- **Supplied information**
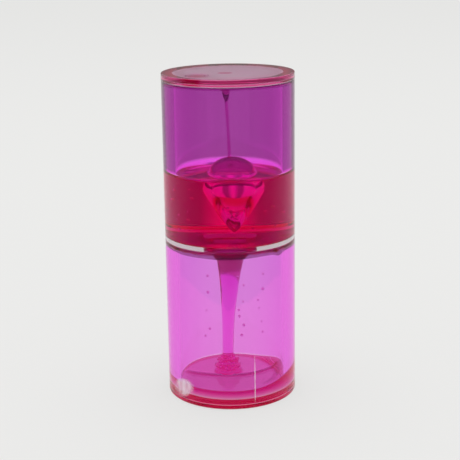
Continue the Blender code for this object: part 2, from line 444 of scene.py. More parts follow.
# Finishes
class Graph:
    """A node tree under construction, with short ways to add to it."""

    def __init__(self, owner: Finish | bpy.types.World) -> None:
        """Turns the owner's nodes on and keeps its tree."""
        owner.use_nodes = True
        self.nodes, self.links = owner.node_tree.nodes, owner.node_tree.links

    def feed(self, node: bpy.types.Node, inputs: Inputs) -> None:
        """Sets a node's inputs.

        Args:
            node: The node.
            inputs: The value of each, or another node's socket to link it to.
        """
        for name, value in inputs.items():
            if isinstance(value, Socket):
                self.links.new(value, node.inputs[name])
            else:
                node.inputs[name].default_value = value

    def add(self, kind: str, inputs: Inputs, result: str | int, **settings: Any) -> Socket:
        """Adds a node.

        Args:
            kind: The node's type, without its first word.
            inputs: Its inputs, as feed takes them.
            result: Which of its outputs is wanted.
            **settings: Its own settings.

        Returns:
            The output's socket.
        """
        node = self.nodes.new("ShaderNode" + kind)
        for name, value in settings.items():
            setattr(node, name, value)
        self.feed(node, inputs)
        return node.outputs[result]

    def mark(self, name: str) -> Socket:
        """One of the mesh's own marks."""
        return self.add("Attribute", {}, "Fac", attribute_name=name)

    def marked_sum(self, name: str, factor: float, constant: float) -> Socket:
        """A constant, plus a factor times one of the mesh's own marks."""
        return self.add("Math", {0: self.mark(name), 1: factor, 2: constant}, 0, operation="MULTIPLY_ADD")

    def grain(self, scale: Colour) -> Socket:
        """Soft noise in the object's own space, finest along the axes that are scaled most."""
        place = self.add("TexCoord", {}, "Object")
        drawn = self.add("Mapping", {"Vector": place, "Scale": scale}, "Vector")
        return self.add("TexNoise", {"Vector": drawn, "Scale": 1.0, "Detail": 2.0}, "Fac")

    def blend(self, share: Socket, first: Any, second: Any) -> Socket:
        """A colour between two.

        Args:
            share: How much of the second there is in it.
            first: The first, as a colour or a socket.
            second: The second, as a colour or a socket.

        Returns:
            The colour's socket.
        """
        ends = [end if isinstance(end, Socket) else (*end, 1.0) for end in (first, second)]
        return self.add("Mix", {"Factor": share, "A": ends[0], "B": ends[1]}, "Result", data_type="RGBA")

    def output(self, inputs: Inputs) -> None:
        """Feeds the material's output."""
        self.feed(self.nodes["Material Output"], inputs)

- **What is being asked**
Hand back the material above in full, exactly as written.

- **Exercise output**
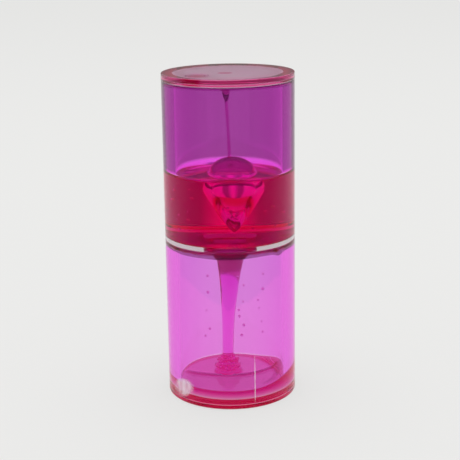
Continue the Blender code for this object: part 2, from line 444 of scene.py. More parts follow.
# Finishes
class Graph:
    """A node tree under construction, with short ways to add to it."""

    def __init__(self, owner: Finish | bpy.types.World) -> None:
        """Turns the owner's nodes on and keeps its tree."""
        owner.use_nodes = True
        self.nodes, self.links = owner.node_tree.nodes, owner.node_tree.links

    def feed(self, node: bpy.types.Node, inputs: Inputs) -> None:
        """Sets a node's inputs.

        Args:
            node: The node.
            inputs: The value of each, or another node's socket to link it to.
        """
        for name, value in inputs.items():
            if isinstance(value, Socket):
                self.links.new(value, node.inputs[name])
            else:
                node.inputs[name].default_value = value

    def add(self, kind: str, inputs: Inputs, result: str | int, **settings: Any) -> Socket:
        """Adds a node.

        Args:
            kind: The node's type, without its first word.
            inputs: Its inputs, as feed takes them.
            result: Which of its outputs is wanted.
            **settings: Its own settings.

        Returns:
            The output's socket.
        """
        node = self.nodes.new("ShaderNode" + kind)
        for name, value in settings.items():
            setattr(node, name, value)
        self.feed(node, inputs)
        return node.outputs[result]

    def mark(self, name: str) -> Socket:
        """One of the mesh's own marks."""
        return self.add("Attribute", {}, "Fac", attribute_name=name)

    def marked_sum(self, name: str, factor: float, constant: float) -> Socket:
        """A constant, plus a factor times one of the mesh's own marks."""
        return self.add("Math", {0: self.mark(name), 1: factor, 2: constant}, 0, operation="MULTIPLY_ADD")

    def grain(self, scale: Colour) -> Socket:
        """Soft noise in the object's own space, finest along the axes that are scaled most."""
        place = self.add("TexCoord", {}, "Object")
        drawn = self.add("Mapping", {"Vector": place, "Scale": scale}, "Vector")
        return self.add("TexNoise", {"Vector": drawn, "Scale": 1.0, "Detail": 2.0}, "Fac")

    def blend(self, share: Socket, first: Any, second: Any) -> Socket:
        """A colour between two.

        Args:
            share: How much of the second there is in it.
            first: The first, as a colour or a socket.
            second: The second, as a colour or a socket.

        Returns:
            The colour's socket.
        """
        ends = [end if isinstance(end, Socket) else (*end, 1.0) for end in (first, second)]
        return self.add("Mix", {"Factor": share, "A": ends[0], "B": ends[1]}, "Result", data_type="RGBA")

    def output(self, inputs: Inputs) -> None:
        """Feeds the material's output."""
        self.feed(self.nodes["Material Output"], inputs)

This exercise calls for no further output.